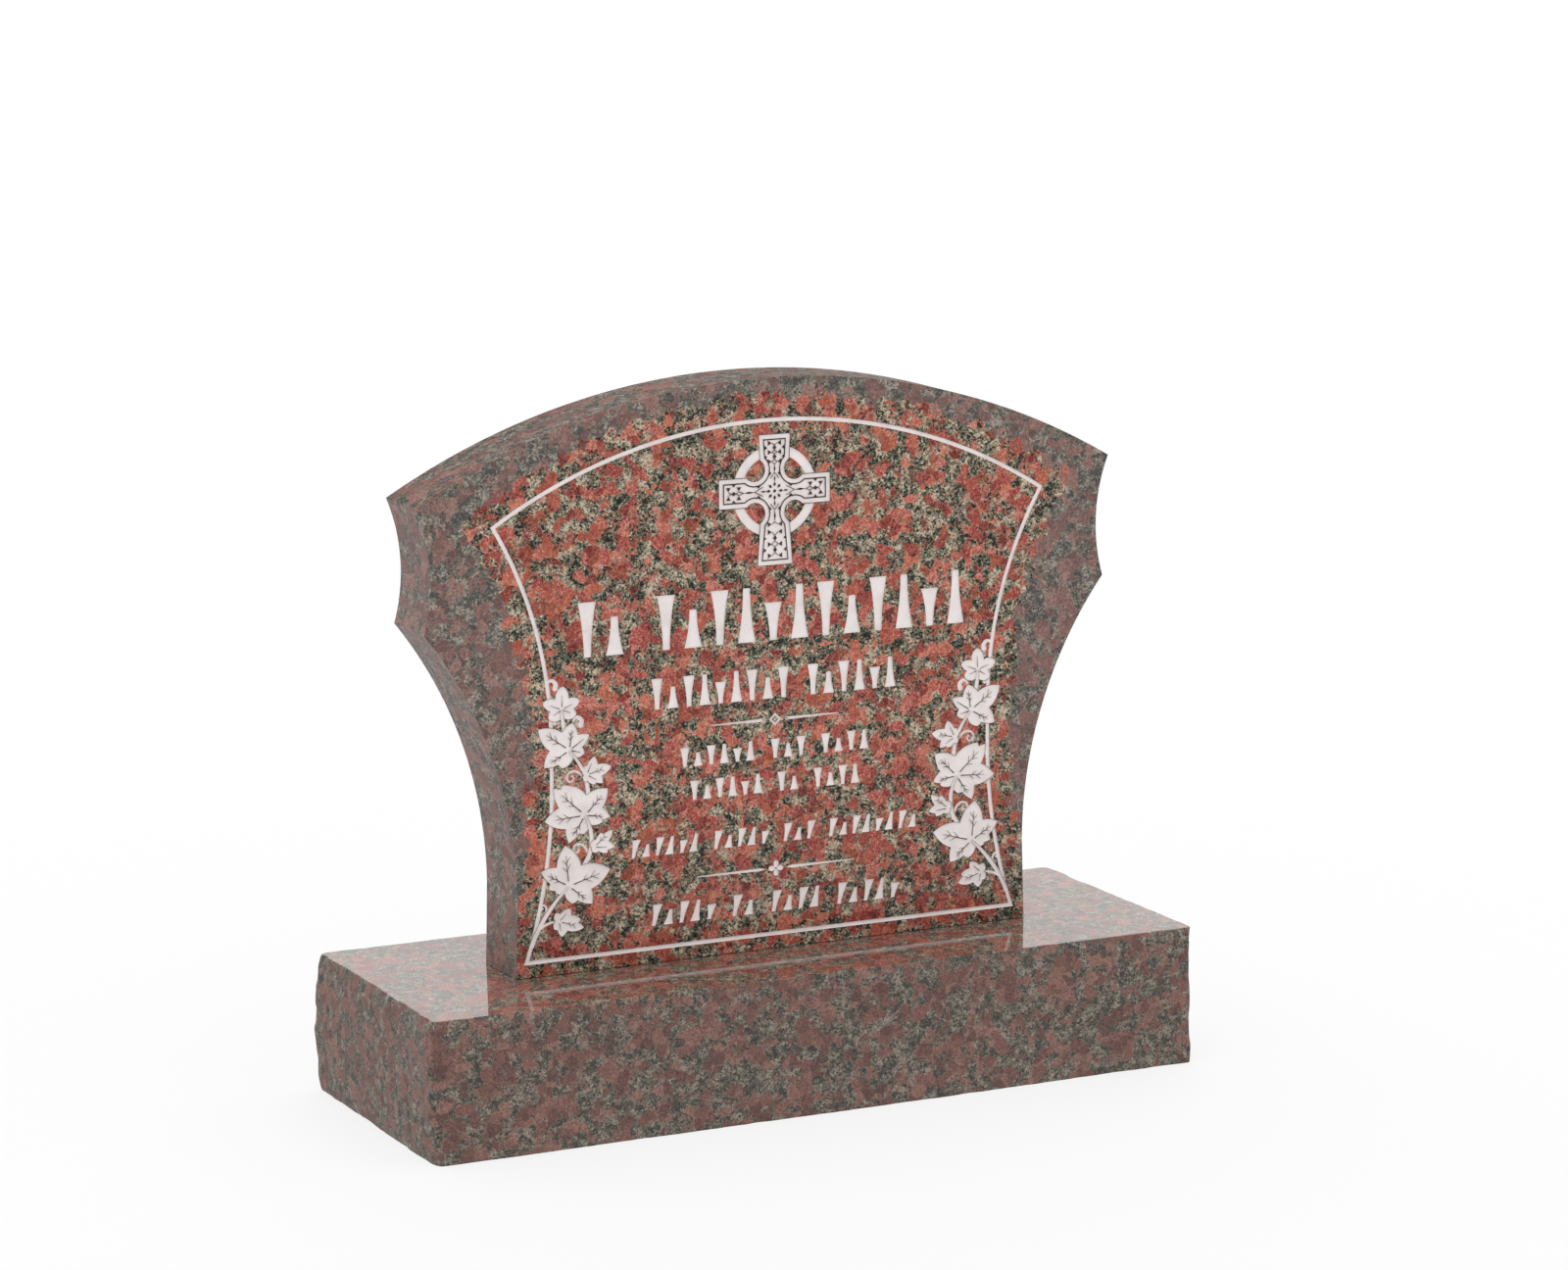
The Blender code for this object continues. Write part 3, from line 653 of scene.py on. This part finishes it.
def wedge(along, point, foot, half):
    # triangle that points to the arm's line
    return np.array([(along, point), (along + half, foot), (along - half, foot)])


def drawPlait(look, direction, slit, pairs, singles, off, half, middle):
    # diamonds on the arm's line, wedges beside it, seams between them and notches in the edge
    gap, seam, neck = look["gap"], look["seam"], look["neck"]
    singleLong, singleWide = look["single"]
    inward, outward = look["pair"]
    notchDepth, overlap, notchHalf = look["notch"]
    back, aside = look["neckSeam"]
    loops = [diamond(sum(slit) / 2, 0, (slit[1] - slit[0]) / 2, look["slitHalf"])]
    loops += [diamond(along, 0, gap * singleLong, gap * singleWide) for along in singles]
    for side in (1, -1):
        for along in pairs:
            loops.append(wedge(along, off - gap * inward, off + gap * outward, gap) * (1, side))
        for along in singles:
            loops.append(wedge(along, half - notchDepth, half + overlap, notchHalf) * (1, side))
            for pair in sorted(pairs, key=lambda place: abs(place - along))[:2]:
                path = np.array([(along + np.sign(pair - along) * gap, 0), (pair, (off - gap) * side)])
                loops.append(ribbon(path, seam))
        loops.append(ribbon(np.array([(slit[0], 0), (neck - back, aside * side)]), seam))
        loops.append(wedge(neck, *look["neckGap"]) * (1, side))
        loops.append(ribbon(np.array([(slit[1], 0), (min(pairs), (off - gap) * side)]), seam))
    for loop in loops:
        area = np.cross(loop, np.roll(loop, -1, 0)).sum()
        leave(turned(loop if area > 0 else loop[::-1], direction) + middle, dark)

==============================

*Aim*:
Please reproduce exactly the lines above, beginning with the first and ending with the line that contains "return np.array([(along, point), (along", and include nothing outside that range.

*Task response*:
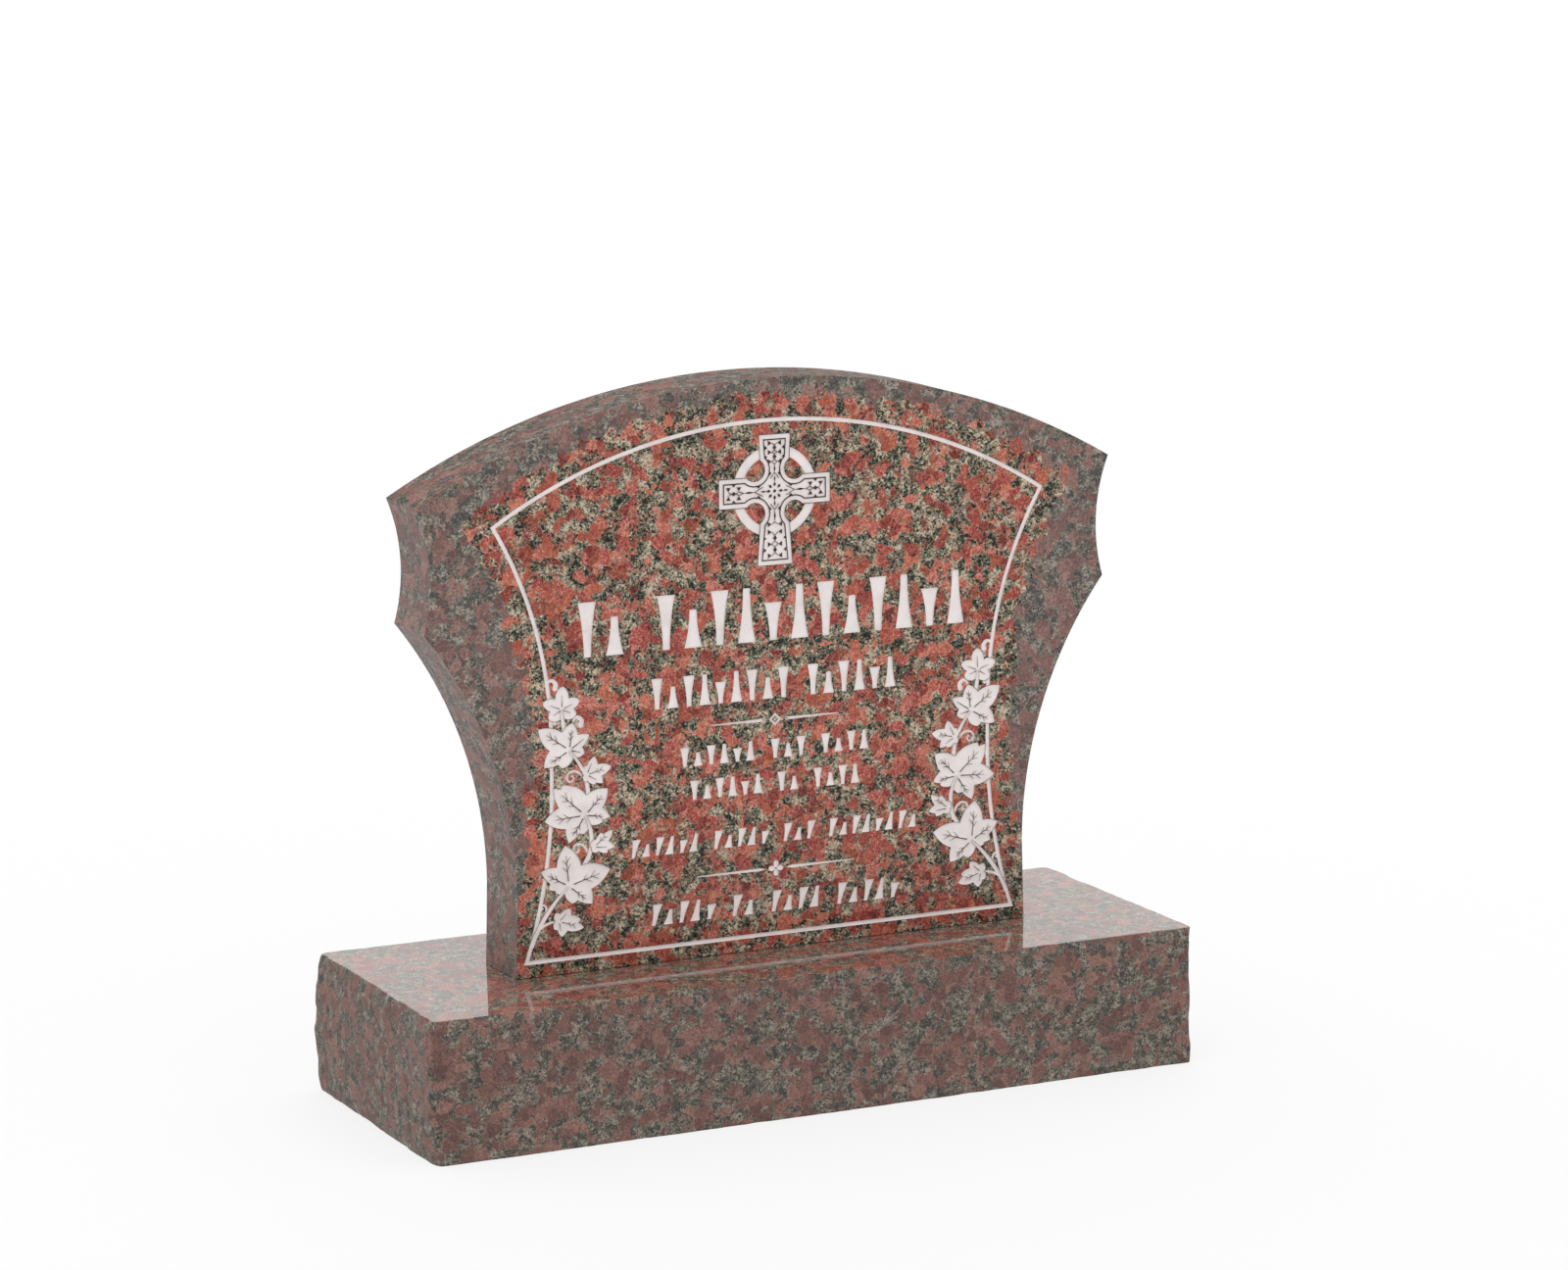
The Blender code for this object continues. Write part 3, from line 653 of scene.py on. This part finishes it.
def wedge(along, point, foot, half):
    # triangle that points to the arm's line
    return np.array([(along, point), (along + half, foot), (along - half, foot)])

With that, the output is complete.